The general structure of this paper. Section 2 introduces the framework of the novel global sensitivity analysis method. In Section 3, an overview of the sensitivity analysis method is introduced. In Section 4, a case study is carried out to elaborate the methods used. Section 5 is the conclusion.

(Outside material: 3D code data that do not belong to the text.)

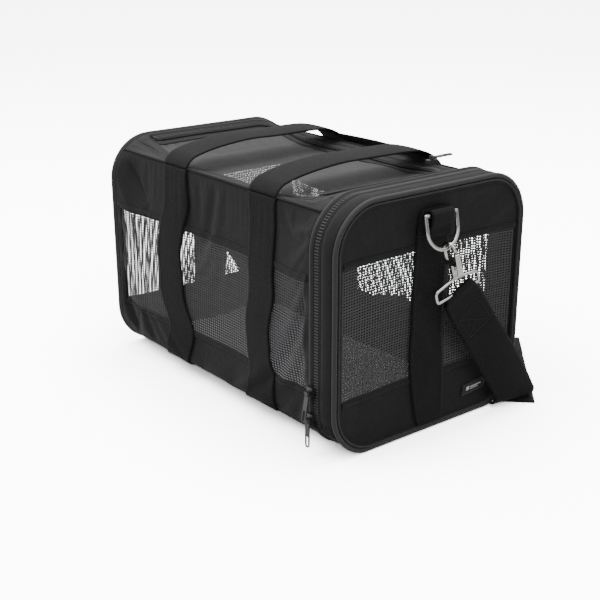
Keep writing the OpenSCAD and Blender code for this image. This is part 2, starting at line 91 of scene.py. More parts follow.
def quarter(arc, flat, x):
    """One panel's section: arc is the distance along it from its middle; gives (along, out)."""
    length = flat + ARC
    angle = max(abs(arc) - flat, 0) / CORNER_R
    sign = math.copysign(1, arc)
    round_a = sign * (min(abs(arc), flat) + CORNER_R * math.sin(angle))
    round_h = CORNER_R * math.cos(angle)
    chord = flat + CORNER_R * math.sin(math.pi / 4)
    low = CORNER_R * math.cos(math.pi / 4)
    soft_a = arc / length * chord
    soft_h = low + (CORNER_R - low) * 0.86 * (1 - abs(arc / length) ** 3.2)
    w = 0.9 * smoothstep(min(x - BODY_X0, BODY_X1 - x) / ENDS)
    return round_a + (soft_a - round_a) * w, round_h + (soft_h - round_h) * w


def arc_of(place, flat):
    """Distance along a panel of a place given straight across it."""
    if abs(place) <= flat:
        return place
    return math.copysign(flat + CORNER_R * math.asin(min((abs(place) - flat) / CORNER_R, 1)), place)


def side_form(x, arc):
    a, h = quarter(arc, FLAT_Z, x)
    return Vector((x, -(FLAT_Y + h), TOP_Z / 2 + a))


def top_form(x, arc):
    a, h = quarter(arc, FLAT_Y, x)
    return Vector((x, a, TOP_Z / 2 + FLAT_Z + h))


def bottom_form(x, arc):
    a, h = quarter(arc, FLAT_Y, BODY_X0)
    return Vector((x, a, TOP_Z / 2 - FLAT_Z - h))


def patch(bm, form, u, v, nu, nv):
    """Adds a grid whose (u, v) runs over two ranges, in metres, placed by form(u, v)."""
    grid = bmesh.ops.create_grid(bm, x_segments=nu, y_segments=nv, size=0.5)
    layer = bm.loops.layers.uv.get("weave") or bm.loops.layers.uv.new("weave")
    spots = {}
    for vert in grid["verts"]:
        spots[vert] = (u[0] + (vert.co.x + 0.5) * (u[1] - u[0]), v[0] + (vert.co.y + 0.5) * (v[1] - v[0]))
    faces = {face for vert in grid["verts"] for face in vert.link_faces}
    for face in faces:
        face.smooth = True
        for loop in face.loops:
            loop[layer].uv = spots[loop.vert]
    for vert in grid["verts"]:
        vert.co = form(*spots[vert])
    return faces


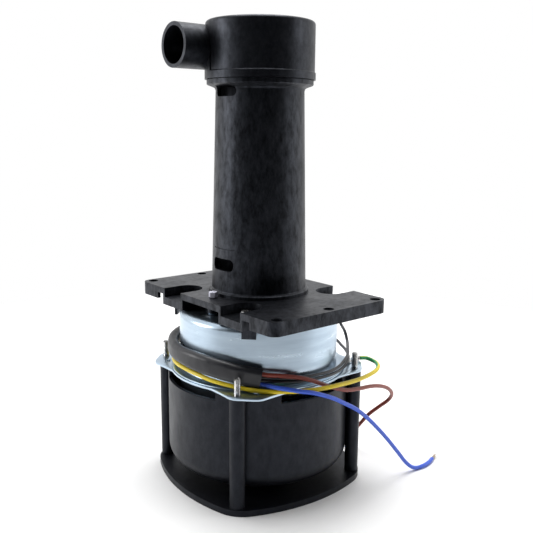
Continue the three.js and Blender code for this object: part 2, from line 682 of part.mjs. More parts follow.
place("blue_wire", swept(round(WIRE, 8), BLUE_ROUTE, 34), "#3c63d8", 0.4, 0);
place("brown_wire", swept(round(WIRE, 8), BROWN_ROUTE, 38), "#8e3a30", 0.4, 0);
place("earth_wire", swept(round(EARTH, 8), EARTH_ROUTE, 46), "#e3c81e", 0.4, 0);
place("upper_grey_lead", swept(round(LEAD, 8), UPPER_LEAD_ROUTE, 38), "#55565a", 0.5, 0);
place("lower_grey_lead", swept(round(LEAD, 8), LOWER_LEAD_ROUTE, 36), "#55565a", 0.5, 0);
place("blue_wire_strands", swept(round(0.8, 8), BLUE_END, 4), "#b9b6ae", 0.3, 0.9);
place("brown_wire_strands", swept(round(0.8, 8), BROWN_END, 4), "#b9b6ae", 0.3, 0.9);
place("earth_wire_strands", swept(round(0.8, 8), EARTH_END, 4), "#b9b6ae", 0.3, 0.9);

// ---------- earth terminal on the right ear ----------
function eyelet() {
  const z0 = FLANGE_TOP + GAP;
  const barrel = rod(1.7, -2.4, 2.4, 0, 0, 12).subtract(rod(1.2, -3, 3, 0, 0, 12));
  const tongue = block(2, 4.9, -1.2, 1.2, z0, z0 + 0.8);
  const eye = ring(1.75, 3.1, z0, z0 + 0.8, SMALL);
  const along = barrel.rotate([0, 90, 0]).translate([6.9, 0, z0 + 1.5]);
  return turnedBy(joined([eye, tongue, along]), -12).translate([...EYELET, 0]);
}
brightSteel("earth_eyelet", eyelet());

const rivetTop = FLANGE_TOP + GAP + 0.8;
const rivet = turned([
  [0, FLANGE_TOP - FLANGE_SHEET], [1.6, FLANGE_TOP - FLANGE_SHEET],
  [1.6, rivetTop + 0.2], [2.8, rivetTop + 0.2], [2.4, rivetTop + 1], [0, rivetTop + 1],
], SMALL);
brightSteel("earth_rivet", rivet.translate([...EYELET, 0]));

export default model;
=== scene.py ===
import math

import bmesh
import bpy
from mathutils import Matrix, Vector


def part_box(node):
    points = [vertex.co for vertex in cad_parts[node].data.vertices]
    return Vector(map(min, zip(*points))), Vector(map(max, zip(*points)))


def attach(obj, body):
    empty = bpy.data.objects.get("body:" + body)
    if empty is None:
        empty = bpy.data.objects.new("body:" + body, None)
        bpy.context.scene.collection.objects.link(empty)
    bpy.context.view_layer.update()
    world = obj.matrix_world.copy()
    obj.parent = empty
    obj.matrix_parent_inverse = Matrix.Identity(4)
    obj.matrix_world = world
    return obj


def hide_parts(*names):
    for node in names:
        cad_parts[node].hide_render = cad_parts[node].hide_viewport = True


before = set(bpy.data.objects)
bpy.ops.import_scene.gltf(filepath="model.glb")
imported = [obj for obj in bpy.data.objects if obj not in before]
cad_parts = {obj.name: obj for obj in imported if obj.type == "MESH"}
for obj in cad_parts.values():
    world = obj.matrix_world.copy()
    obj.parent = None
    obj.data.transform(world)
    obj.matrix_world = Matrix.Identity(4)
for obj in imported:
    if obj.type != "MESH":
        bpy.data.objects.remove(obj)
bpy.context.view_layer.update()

# Camera: a normal lens 46 cm from the pump's shaft, at the height of the column's upper half,
# looking slightly down on the plate.
CAMERA_PLACE = (-0.29141, -0.35851, 0.22802)
CAMERA_HEADING = -39.716
CAMERA_TILT = 79.040
CAMERA_ROLL = 0.512
LENS_LENGTH = 49.08
SENSOR_WIDTH = 36
camera = bpy.data.objects.new("camera", bpy.data.cameras.new("camera"))
bpy.context.collection.objects.link(camera)
camera.data.sensor_width = SENSOR_WIDTH
camera.data.lens = LENS_LENGTH
camera.data.clip_start = 0.01
camera.matrix_world = (
    Matrix.Translation(CAMERA_PLACE)
    @ Matrix.Rotation(math.radians(CAMERA_HEADING), 4, "Z")
    @ Matrix.Rotation(math.radians(CAMERA_TILT), 4, "X")
    @ Matrix.Rotation(math.radians(CAMERA_ROLL), 4, "Z")
)
bpy.context.scene.camera = camera


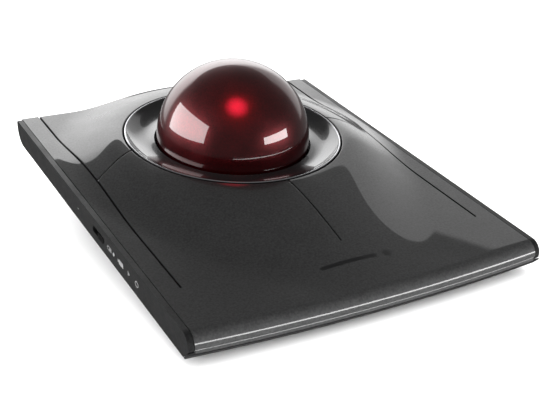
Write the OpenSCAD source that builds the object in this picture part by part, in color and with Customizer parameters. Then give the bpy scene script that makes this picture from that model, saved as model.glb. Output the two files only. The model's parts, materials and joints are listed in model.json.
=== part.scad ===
// Desktop trackball: a thin slab that slopes down to the front, on a recessed base, with a large ball
// in a dished ring and four big buttons around it.
// "Slab frame": x to the right, y to the back along the slope, z square to the slab's underside,
// with its origin in the middle of that underside. The part's own frame is level, +Z up.

/* [Slab] */
// Width over the two side panels
slab_w = 126; // [124:1:130]
// Depth along the slope, measured at the side panels
slab_d = 150; // [148:1:154]
// Height of the slab at its edges
edge_h = 8; // [7.8:0.1:8.6]
// How far the middle of the front edge bows out past its corners
front_bulge = 2.8; // [1.5:0.1:3.5]
// Slope of the slab, front down, in degrees
slope = 8.6; // [8.2:0.1:9]
// Height of the slab's underside above the desk at the middle of the slab
slab_lift = 14.1; // [14:0.1:14.6]
// Wall thickness of the top cover and the buttons
cover_t = 2; // [1.8:0.1:2.2]
// Radius of the rolled front edge
front_roll = 4.1; // [3.6:0.1:4.3]

/* [Hump around the ball] */
// Rise of the ring above the slab's edges
hump_h = 8; // [7.5:0.1:8.5]
// Run of the hump towards the sides
hump_side = 24; // [23:1:26]
// Run of the hump towards the back
hump_back = 32; // [30:1:34]
// Run of the hump towards the front
hump_front = 60; // [56:1:62]

/* [Ball and ring] */
// Diameter of the ball
ball_d = 55; // [54.5:0.1:55]
// Distance of the ball's centre behind the middle of the slab
ball_y = 21; // [20:0.5:22]
// Height of the ball's centre above the slab's underside
ball_z = 15; // [14.8:0.1:15.3]
// Gap between the ball and the lip of the ring
lip_gap = 0.6; // [0.5:0.1:0.8]
// Outer radius of the ring with its trim
ring_r = 38.9; // [38.5:0.1:39]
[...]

2 The framework of analysis method

In this paper, the machine tool geometric error model is established based on MBS theory, and the partial derivative of each geometric error is obtained. At the same time, considering the fluctuation and correlation of errors in the motion stroke, the global sensitivity analysis model is constructed. The key geometric errors affecting the machining accuracy are identified by the sensitivity coefficient. The framework of the global sensitivity analysis method involved in this paper is shown in Fig. 1.

Fig. 1

Framework of global sensitivity analysis

3 Overview of sensitivity analysis method

3.1 Establishment of geometric error model

The machine tool structure is shown in Fig. 2. The mechanism of motion for the machine tool is analyzed, and the topological structure is established to represent the relative motion between moving axes. According to the motion transfer mode of the machine tool, the topological structure can be divided into two chains, as shown in Fig. 3. Set the fixed bed and column as inertia body with the mark of 0. X, Y, and Z guide rails are labeled 1, 2, and 4 respectively. The electric spindle and worktable are marked as 3 and 5 respectively. Table 1 shows the structural parameters of the machine tool.

Fig. 2

Structure of machine tool

Fig. 3

Topological structure of machine tool

Table 1 Structural parameters of the machine tool

This paper only studies the fluctuation of the errors with the displacement in the stroke of the motion axis. Therefore, during the error measurement, keep the workbench fixed and motionless with the workpiece, that is, the B-axis is still and there is no error. Table 2 shows the symbols and meanings of geometric errors. Based on MBS theory, the motion characteristic matrix of the CNC machine tool is established by using homogeneous coordinate transformation, as shown in Table 3.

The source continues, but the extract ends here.